On the other hand, art itself no longer means what it did when the first paleoanthropologists ascribed artistic intent to our fossil kin. Before the 20th century, art was understood as a direct act of creation, whose earliest manifestation would be cave paintings from 30,000 or 40,000 years ago (quite recently, in the timeline of “First Sculpture.”) After Duchamp’s invention of the ready-made, the definition changed. Art could be an encounter between an object that already existed — a urinal, a bicycle wheel, a stone in a grotto — and an idea about that object, fused into a new union beyond functionality.
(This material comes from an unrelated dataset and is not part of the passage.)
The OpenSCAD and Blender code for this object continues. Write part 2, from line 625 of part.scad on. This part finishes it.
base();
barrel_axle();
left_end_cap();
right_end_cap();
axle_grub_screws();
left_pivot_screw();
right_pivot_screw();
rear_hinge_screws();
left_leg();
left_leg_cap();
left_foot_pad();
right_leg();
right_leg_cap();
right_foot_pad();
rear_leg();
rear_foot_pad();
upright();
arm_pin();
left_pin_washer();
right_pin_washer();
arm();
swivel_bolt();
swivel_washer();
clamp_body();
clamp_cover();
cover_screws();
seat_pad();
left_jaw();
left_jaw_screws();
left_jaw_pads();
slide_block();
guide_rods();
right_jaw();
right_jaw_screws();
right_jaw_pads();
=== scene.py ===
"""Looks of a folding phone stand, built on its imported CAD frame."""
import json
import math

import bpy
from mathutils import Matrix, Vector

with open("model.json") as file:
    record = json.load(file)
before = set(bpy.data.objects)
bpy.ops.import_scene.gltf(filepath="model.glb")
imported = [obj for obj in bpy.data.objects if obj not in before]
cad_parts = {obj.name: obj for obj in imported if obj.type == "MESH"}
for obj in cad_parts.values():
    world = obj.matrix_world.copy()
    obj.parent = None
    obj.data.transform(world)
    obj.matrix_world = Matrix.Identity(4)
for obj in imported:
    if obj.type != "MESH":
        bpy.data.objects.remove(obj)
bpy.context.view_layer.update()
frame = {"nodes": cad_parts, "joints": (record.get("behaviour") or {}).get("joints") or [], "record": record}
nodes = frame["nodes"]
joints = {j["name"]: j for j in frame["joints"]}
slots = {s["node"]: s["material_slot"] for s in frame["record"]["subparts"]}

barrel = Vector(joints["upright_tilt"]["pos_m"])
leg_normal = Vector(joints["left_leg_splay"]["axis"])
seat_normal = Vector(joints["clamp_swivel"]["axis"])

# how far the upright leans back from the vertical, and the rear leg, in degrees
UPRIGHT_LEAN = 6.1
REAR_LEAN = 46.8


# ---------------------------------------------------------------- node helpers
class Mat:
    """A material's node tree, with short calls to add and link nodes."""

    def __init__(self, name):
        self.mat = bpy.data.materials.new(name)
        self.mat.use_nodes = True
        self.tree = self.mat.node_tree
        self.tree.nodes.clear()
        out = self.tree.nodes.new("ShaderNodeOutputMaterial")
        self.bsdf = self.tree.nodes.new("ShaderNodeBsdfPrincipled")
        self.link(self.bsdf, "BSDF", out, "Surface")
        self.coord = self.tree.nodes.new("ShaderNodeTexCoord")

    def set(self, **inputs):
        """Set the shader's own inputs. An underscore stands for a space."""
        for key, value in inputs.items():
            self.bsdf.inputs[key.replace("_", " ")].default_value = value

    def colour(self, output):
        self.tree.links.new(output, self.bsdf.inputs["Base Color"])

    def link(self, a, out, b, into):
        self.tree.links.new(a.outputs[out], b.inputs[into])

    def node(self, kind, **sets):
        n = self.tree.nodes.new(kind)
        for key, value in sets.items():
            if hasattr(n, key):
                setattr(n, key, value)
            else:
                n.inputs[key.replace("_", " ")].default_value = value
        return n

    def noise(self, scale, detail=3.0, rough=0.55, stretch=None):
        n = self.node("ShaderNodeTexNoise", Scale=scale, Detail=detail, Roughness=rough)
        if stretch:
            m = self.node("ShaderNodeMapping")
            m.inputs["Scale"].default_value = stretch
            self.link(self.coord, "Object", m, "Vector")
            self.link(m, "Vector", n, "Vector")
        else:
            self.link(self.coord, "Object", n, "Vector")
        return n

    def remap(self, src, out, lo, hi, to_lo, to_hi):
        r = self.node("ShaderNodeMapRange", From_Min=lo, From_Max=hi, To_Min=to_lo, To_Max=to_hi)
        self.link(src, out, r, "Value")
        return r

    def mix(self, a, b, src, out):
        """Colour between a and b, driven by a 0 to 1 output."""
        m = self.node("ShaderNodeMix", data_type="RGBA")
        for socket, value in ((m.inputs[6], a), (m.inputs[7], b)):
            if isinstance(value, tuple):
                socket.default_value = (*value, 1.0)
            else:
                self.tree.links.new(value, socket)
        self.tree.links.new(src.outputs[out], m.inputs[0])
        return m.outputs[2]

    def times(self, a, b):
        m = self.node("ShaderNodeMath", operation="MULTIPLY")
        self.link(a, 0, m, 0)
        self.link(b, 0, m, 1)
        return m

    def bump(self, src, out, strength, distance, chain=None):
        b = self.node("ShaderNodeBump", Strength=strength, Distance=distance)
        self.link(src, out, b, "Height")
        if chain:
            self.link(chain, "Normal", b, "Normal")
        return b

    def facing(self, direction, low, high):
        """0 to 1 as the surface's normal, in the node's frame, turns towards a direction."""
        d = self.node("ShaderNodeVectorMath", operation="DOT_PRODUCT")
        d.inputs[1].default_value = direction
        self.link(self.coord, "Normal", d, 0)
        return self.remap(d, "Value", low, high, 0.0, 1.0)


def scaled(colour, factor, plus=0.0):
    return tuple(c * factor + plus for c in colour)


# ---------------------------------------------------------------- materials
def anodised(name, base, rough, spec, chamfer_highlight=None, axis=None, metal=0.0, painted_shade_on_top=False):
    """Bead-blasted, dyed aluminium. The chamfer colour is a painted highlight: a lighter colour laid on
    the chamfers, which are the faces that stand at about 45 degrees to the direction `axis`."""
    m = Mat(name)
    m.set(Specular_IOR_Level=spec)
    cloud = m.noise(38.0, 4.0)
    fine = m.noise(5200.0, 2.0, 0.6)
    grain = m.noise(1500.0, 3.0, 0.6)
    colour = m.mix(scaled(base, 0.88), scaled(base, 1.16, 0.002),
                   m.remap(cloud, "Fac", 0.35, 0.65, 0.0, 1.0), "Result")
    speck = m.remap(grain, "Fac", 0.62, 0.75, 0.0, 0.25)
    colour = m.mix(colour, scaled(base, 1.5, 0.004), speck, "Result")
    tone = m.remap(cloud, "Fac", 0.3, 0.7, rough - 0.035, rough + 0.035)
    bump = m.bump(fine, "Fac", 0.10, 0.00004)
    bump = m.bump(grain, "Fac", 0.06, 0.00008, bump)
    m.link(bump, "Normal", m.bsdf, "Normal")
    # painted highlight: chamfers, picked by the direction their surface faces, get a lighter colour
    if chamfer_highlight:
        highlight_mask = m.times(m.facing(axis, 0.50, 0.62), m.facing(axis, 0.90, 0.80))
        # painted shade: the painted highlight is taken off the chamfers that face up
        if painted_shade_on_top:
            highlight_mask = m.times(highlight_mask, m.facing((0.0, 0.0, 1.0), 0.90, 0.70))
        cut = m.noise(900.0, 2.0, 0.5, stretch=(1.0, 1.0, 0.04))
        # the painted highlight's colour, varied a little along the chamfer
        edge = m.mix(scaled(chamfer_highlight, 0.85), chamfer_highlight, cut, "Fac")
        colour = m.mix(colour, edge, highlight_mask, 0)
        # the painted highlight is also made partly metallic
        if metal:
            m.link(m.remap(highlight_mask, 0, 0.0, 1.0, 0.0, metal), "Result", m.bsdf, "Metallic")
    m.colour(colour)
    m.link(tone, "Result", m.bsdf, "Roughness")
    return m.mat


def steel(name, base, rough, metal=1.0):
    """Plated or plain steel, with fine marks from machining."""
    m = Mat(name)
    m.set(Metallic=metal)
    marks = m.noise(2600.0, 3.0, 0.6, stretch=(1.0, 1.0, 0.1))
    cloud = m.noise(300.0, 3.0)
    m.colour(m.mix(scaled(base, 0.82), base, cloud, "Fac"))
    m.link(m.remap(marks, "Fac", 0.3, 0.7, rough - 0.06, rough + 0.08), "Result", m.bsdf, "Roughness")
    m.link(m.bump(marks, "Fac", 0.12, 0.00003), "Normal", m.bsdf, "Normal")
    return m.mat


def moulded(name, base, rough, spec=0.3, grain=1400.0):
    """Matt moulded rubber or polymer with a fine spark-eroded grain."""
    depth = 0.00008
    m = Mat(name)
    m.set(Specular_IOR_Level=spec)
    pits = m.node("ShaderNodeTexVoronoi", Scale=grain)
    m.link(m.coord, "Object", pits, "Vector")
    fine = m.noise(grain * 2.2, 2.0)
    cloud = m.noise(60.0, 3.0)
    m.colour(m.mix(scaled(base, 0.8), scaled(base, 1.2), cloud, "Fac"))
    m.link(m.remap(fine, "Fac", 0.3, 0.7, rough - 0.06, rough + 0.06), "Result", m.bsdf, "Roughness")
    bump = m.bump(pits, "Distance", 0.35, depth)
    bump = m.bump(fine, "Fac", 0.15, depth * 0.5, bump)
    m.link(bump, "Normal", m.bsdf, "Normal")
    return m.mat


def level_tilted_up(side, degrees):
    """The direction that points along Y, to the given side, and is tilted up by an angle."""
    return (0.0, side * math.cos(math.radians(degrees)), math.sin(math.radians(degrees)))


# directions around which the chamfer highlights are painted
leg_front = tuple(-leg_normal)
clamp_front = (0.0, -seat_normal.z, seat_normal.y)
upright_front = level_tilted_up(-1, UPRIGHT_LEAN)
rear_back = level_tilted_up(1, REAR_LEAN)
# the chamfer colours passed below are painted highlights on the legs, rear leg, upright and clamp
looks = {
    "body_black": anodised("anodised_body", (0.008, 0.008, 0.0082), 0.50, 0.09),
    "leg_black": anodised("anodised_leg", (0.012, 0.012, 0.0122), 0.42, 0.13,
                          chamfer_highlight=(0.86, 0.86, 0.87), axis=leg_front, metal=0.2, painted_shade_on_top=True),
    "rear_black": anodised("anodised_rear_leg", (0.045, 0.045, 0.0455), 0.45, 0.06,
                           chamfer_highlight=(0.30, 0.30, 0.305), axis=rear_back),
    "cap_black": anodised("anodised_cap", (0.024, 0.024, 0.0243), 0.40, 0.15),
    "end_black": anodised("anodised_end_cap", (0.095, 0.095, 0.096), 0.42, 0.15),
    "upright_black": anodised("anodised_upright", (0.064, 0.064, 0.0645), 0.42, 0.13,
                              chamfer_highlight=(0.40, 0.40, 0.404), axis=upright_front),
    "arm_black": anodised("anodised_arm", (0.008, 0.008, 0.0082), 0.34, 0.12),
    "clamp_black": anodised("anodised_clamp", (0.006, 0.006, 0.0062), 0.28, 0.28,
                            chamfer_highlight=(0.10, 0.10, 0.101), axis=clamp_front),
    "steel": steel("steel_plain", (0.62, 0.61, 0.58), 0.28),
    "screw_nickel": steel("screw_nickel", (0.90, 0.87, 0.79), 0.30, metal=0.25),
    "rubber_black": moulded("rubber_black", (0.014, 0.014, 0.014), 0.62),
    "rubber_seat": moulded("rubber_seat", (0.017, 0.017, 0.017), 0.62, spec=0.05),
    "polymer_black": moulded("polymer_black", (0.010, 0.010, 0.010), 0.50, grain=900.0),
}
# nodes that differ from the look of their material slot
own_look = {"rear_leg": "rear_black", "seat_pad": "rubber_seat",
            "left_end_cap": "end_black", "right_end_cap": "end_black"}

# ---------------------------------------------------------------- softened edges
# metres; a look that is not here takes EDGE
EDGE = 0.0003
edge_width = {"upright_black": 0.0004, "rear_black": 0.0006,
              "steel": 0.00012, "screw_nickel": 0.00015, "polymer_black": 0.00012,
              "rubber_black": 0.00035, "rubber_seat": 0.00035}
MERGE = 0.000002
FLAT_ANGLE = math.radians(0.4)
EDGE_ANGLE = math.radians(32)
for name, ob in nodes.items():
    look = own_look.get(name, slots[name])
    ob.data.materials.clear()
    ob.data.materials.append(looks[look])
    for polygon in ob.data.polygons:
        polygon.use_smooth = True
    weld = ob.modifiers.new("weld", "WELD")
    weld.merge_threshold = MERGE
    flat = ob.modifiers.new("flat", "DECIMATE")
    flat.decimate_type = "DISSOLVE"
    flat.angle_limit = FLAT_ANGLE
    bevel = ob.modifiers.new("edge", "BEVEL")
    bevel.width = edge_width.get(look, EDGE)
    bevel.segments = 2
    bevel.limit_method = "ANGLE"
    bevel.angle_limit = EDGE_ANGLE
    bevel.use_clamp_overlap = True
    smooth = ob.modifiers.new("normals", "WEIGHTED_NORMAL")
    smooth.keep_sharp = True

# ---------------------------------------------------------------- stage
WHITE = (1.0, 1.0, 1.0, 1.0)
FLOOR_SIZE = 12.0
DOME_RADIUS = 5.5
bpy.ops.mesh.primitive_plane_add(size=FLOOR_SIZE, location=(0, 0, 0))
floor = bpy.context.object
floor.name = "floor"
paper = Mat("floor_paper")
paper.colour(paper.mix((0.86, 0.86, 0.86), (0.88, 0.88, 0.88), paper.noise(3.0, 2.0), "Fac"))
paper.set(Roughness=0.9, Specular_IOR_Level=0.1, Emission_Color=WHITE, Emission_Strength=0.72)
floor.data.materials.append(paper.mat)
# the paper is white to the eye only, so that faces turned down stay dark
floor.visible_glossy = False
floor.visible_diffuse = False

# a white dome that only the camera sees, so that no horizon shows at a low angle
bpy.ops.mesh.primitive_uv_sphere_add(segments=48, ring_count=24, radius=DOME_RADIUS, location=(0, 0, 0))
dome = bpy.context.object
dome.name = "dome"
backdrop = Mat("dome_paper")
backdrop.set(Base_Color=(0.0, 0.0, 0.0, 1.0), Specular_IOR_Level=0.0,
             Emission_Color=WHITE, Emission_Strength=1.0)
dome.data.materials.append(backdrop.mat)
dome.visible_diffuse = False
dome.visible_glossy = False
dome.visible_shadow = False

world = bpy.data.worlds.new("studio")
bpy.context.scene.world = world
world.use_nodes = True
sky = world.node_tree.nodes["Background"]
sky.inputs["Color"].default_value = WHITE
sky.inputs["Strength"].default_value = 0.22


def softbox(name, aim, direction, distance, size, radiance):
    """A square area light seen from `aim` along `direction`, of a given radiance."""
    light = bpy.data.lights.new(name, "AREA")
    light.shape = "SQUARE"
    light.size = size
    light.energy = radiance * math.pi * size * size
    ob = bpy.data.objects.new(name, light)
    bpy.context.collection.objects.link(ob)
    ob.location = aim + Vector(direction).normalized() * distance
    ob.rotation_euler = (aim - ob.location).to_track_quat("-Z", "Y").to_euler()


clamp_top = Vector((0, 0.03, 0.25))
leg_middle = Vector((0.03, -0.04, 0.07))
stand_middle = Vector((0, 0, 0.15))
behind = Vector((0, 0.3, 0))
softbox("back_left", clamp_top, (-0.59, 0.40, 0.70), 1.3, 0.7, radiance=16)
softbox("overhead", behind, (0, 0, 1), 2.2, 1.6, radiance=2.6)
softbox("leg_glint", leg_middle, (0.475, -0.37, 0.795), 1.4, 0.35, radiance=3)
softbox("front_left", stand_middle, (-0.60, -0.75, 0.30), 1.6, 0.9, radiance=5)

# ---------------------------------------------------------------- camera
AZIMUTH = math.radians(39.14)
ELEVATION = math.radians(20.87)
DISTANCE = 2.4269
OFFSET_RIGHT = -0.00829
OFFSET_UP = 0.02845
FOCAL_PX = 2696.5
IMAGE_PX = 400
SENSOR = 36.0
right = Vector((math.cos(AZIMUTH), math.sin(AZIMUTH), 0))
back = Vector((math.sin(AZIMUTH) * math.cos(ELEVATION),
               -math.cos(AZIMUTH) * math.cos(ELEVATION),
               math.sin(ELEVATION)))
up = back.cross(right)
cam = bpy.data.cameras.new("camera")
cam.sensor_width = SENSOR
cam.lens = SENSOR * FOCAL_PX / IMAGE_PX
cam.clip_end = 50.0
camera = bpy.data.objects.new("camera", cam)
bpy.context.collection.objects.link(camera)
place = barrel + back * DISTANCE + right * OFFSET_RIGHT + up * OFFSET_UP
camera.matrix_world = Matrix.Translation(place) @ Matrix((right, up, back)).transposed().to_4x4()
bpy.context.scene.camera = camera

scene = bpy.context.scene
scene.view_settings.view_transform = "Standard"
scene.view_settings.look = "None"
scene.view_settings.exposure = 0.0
By that definition, the 2.5 million-year-old Makapansgat pebble, lent to this show from the University of the Witwatersrand in Johannesburg, could indeed be the world’s first work of art. It’s made of jasperite, a stone not present at the site where it was found, and it bears two shallow indentations like eyes, another beneath where a mouth should be, and a hatch mark like a brow above. A member of Australopithecus, whose brain was just a third the size of ours, must have found this stone and brought it some distance. And if he or she did see a face in its surface — not out of the question; other primates’ brains have evolved for face recognition, one of the most important skills in social relationships — then this Australopithecus would have been thinking like an artist.
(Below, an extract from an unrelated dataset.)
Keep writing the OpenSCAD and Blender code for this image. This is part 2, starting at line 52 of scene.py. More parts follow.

We can never be sure whether any individual stone or spheroid is an intentional creation, or just a leftover from prehistoric industry. What we can say, and what this intelligent, imprudent and thoroughly enjoyable exhibition does show, is that art has a far deeper tradition than usually acknowledged. Hegel famously argued that art was born from spirituality, and that modern painting and sculpture could never equal the old stuff. But if “First Sculpture” is correct, the impulse for art predates that of religions by uncountable millenniums, and might even predate humanity itself. Right or wrong, that was a lot to absorb in Dallas, as my eyes shuttled across the Pleistocene and my fingers swiped the touch-screen of the blunt hand ax I tote everywhere.